Longevity: Lifestyle or genes? That’s our topic today. Did you know that the Greenland shark can live to be 400 years old? Or that some mayfly species survive for only 5 minutes? Today we turn to the role genetics play in determining life expectancy. Our question today: What are the relative contributions of lifestyle and genetics in determining our life expectancy?
World’s oldest human?
We begin our exploration of longevity in 1997. Jeanne Calment of France finds her way to fame by simply being: She manages to avoid death for 122 years, five months, and fourteen days. Or did she?
Nikolay Zak of the Moscow Center for Continuous Mathematical Education offers that Calment died at age 59 in 1934. Zak explains that her daughter Yvonne assumes her identity after the fact to avoid inheritance taxes. If the story (based on circumstantial evidence) is true, the daughter did demonstrate considerable longevity, living to age 99.
Is our longevity encoded in our genes, or does our lifestyle determine it? While the answer is undoubtedly both, how much of longevity is secondary to your inherited DNA? The good folks at MD Linx recently asked 11 experts in aging, biology, and genetics to offer their insights. I will share some highlights with you.

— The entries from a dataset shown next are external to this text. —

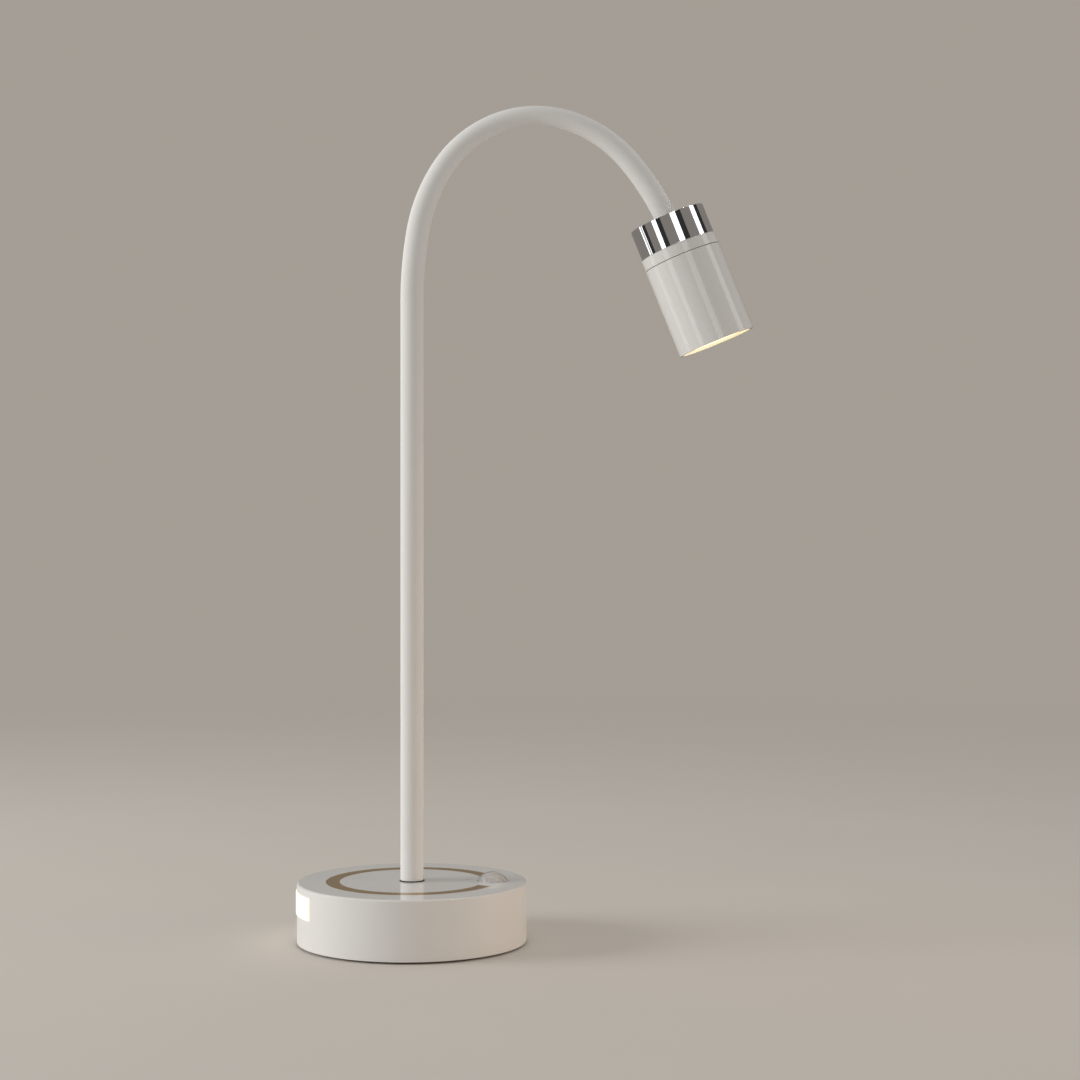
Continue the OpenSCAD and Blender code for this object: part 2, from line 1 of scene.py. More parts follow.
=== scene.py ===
# %% [markdown]
# # A gooseneck desk lamp, dressed
# The lamp is a weighted round base, a bendable neck and a spot head. This lesson gives that
# model its looks: the finishes, the rounded edges and the fine parts.

# %% Load the frame
import json
import math
import bmesh
import bpy
from mathutils import Matrix, Vector


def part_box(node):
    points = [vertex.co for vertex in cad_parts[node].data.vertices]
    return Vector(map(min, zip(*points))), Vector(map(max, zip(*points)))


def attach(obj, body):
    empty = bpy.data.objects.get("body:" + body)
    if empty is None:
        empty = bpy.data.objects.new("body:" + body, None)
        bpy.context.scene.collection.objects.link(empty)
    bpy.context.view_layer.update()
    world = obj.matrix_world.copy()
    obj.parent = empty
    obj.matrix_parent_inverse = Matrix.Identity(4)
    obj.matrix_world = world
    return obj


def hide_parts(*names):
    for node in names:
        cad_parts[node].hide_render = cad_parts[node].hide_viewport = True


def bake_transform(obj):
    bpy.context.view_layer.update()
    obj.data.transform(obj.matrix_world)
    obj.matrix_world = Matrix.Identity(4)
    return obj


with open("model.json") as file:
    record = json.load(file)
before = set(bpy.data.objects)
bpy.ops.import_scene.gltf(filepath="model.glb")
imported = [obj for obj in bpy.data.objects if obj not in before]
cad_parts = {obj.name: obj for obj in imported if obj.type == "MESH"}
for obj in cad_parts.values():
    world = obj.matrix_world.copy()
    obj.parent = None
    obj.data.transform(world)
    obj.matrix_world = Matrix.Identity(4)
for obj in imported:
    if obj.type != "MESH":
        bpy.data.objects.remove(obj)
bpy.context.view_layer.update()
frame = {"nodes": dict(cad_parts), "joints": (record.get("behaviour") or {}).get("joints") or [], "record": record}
nodes = frame["nodes"]
slot_of = {part["node"]: part["material_slot"] for part in frame["record"]["subparts"]}
body_of = {node: body for body, names in frame["record"]["behaviour"]["bodies"].items() for node in names}
scene = bpy.context.scene
MM = 0.001

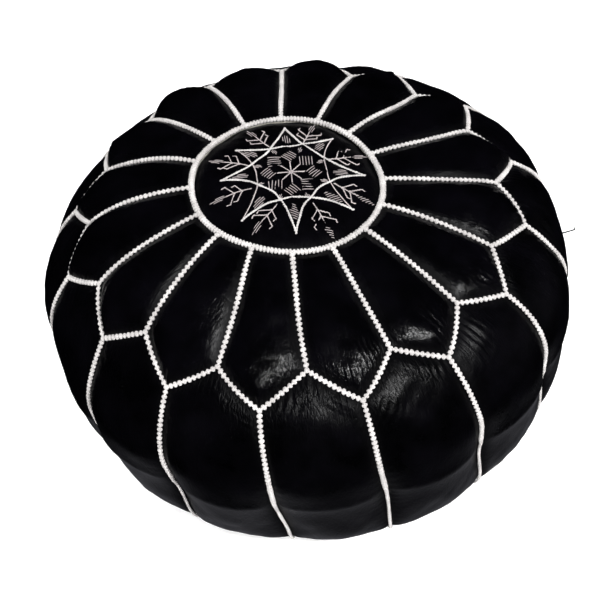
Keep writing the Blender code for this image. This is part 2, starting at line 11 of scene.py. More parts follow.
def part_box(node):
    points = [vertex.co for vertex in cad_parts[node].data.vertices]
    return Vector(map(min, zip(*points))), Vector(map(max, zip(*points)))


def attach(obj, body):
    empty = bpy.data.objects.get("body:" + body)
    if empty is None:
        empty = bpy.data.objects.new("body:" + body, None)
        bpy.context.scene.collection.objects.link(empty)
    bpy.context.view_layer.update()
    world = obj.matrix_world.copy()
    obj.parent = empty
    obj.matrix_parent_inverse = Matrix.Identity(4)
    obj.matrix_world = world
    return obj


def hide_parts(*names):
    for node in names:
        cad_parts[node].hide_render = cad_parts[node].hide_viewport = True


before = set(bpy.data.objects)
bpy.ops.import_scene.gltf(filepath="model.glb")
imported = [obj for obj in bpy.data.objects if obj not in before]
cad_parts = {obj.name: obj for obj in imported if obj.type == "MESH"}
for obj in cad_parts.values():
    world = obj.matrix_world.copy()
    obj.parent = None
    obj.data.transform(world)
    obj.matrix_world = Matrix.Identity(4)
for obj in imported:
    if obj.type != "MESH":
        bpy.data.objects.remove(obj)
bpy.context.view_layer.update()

# Cover: the same cut as the CAD part, in metres
SEAM_COUNT = 16
PITCH = 2 * math.pi / SEAM_COUNT
LEATHER = 0.0016
RING_HALF_WIDTH = 0.0032
RING_EDGE = RING_HALF_WIDTH + 0.0004
BASE_SEAM_HALF_WIDTH = 0.0022
BASE_INSET = 0.0420
MEDALLION_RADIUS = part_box("medallion_braid")[1].x - RING_HALF_WIDTH
BASE_EDGE_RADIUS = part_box("base_seam_cord")[1].x - BASE_SEAM_HALF_WIDTH
BODY_RADIUS = BASE_EDGE_RADIUS + BASE_INSET
TOP_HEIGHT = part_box("medallion")[0].z + LEATHER
MEDALLION_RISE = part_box("medallion")[1].z - TOP_HEIGHT
SHOULDER_INSET = 0.0645
SHOULDER_DROP = 0.0310
HEM_INSET = 0.0380
HEM_DROP = 0.0490
EQUATOR_HEIGHT = 0.1420
FOLD_INSET = 0.0005
FOLD_HEIGHT = 0.1150
FOOT_INSET = 0.0230
FOOT_HEIGHT = 0.0120
BASE_EDGE_HEIGHT = 0.0032

# How the stuffed cover has settled
CROWN_TIP = (0.1072, 0.0120)
BODY_LEAN = (-0.0300, -0.0015)
BODY_TWIST = -0.0155
HAND_WANDER = 0.0016
WANDER_SPAN = 0.1300

# Leather sheets
COLUMNS = 24
PETAL_ROWS = 30
SIDE_ROWS = 46
PETAL_PUFF = 0.0105
SIDE_PUFF = 0.0060
BACK_FULLNESS = 0.45
SEAM_TUCK = 0.0016
TUCK_REACH = 0.0060
TUCKED_SHADE_REACH = 0.0075
MOST_MOVE = 0.0180
PUCKER_HEIGHT = 0.0010
PUCKER_SPAN = 0.0060
PUCKER_REACH = 0.0100
SEAM_PUCKER_REACH = 0.0090
WRINKLE_HEIGHT = 0.0010
WRINKLE_SPAN = 0.0110
WRINKLE_REACH = 0.0240
DENT_HEIGHT = 0.0007
DENT_SPAN = 0.0550
SMALL_DENT_HEIGHT = 0.0003
SMALL_DENT_SPAN = 0.0220
SEAM_SLACK_REACH = 0.0120
HEM_SLACK_REACH = 0.0220
PETAL_HEM_SLACK = 0.45
SIDE_HEM_SLACK = 0.10
OPEN_FIELD_REACH = 0.0120
FOLD_RIDGE = 0.0022
FOLD_REACH = 0.0120
FOLD_ROUNDNESS = 0.0016
FOLD_CLEARANCE = 0.0400
SEAM_PINCH = 0.15

# Base and zip
BASE_FINENESS = 0.0075
BASE_LIFT = 0.0011
BASE_GATHER = 0.0005
BASE_GATHER_COUNT = 110
ZIP_FLAT_HALF = 0.0180
ZIP_ROW_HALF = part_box("zip_teeth_front")[1].x
ZIP_ROW_OFF = 0.0090
ZIP_ROW_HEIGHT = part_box("zip_tape_front")[0].z - 0.0026
ZIP_ROW_POINTS = 160

# Stuffing by cloth simulation
SIM_FRAMES = 20
SIM_QUALITY = 6
SIM_MASS = 0.002
SIM_STIFFNESS = 25
SIM_BENDING = 0.02
SIM_DAMPING = 8
SIM_SLACK = 0.10
SIM_PRESSURE = 1500
SIM_START = 0.8

# Seam threads
# How much painted shade darkens the threads' grooves
GROOVE_SHADE = 0.50
STRAND_SLANT = 0.45
BRAID_PITCH = 0.0045
BRAID_ACROSS = 0.0056
BRAID_ALONG = 0.0042
BRAID_HEIGHT = 0.0040
BRAID_CORE = 0.0012
BRAID_SLANT = 0.22
BRAID_LIFT = 0.0006
BRAID_UNEVENNESS = 0.08
LOW_SEAM_THINNING = 0.30
RADIAL_POINTS = 60
SIDE_POINTS = 110
ZIGZAG_POINTS = 40
RING_POINTS = 240
RING_PITCH = 0.0034
RING_ACROSS = 0.0066
RING_ALONG = 0.0036
RING_HEIGHT = 0.0050
RING_CORE = 0.0016
RING_SLANT = 0.10
RING_LIFT = 0.0004
BASE_SEAM_ACROSS = 0.0046
BASE_SEAM_HEIGHT = 0.0030
BASE_SEAM_CORE = 0.0013
BASE_SEAM_SLANT = 0.20
LOOSE_END_DROP = 0.0350
LOOSE_END_REACH = (0.0360, -0.0190, 0.0270)
LOOSE_END_SAG = 0.0020
LOOSE_END_HOOK = (-0.0005, 0.0015, 0.0018)
LOOSE_END_THICKNESS = 0.0017


# --- shape of the cover ------------------------------------------------------------


def smooth_step(t):
    t = np.clip(t, 0, 1)
    return t * t * (3 - 2 * t)


def ripple(points, span, seed, waves=14):
    """A smooth random height from about -1 to 1, with bumps about one span apart."""
    rng = np.random.default_rng(seed)
    directions = rng.normal(size=(waves, points.shape[-1]))
    directions /= np.linalg.norm(directions, axis=1)[:, None]
    stretch = rng.uniform(0.6, 1.5, waves)
    phases = rng.uniform(0, 2 * math.pi, waves)
    total = np.zeros(points.shape[:-1])
    for direction, factor, phase in zip(directions, stretch, phases):
        total += np.sin(points @ direction * (2 * math.pi * factor / span) + phase)
    return total / math.sqrt(waves)


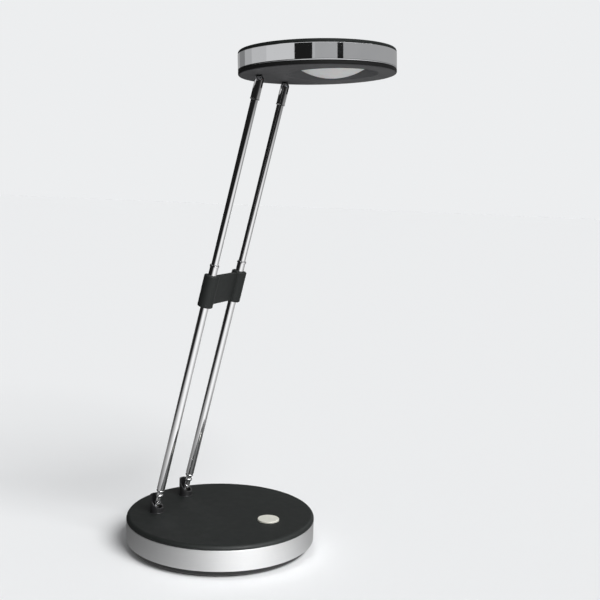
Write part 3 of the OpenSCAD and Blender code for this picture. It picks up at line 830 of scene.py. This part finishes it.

First, the researchers interpreted the question in two ways: 1) Is human life length (compared to other species) primarily determined by genetics? 2) Is the longevity of some individual humans (compared to other humans) determined by genetics?
Professor David Gems, an expert in aging from University College London, offers that the upper limits of human longevity are primarily determined by genetics, with near certainty. He adds that the maximum lifespan of humans is about double that of our closest relatives among the higher primates, chimpanzees, and gorillas.
Longevity tends to run in families. Professor Dame Janet Thornton, an expert in anti-aging and cell biology and previous director of the European Bioinformatics Institute, believes that “genetics accounts for less than 30% of the effect — even as we recognize that some families have many very old people.”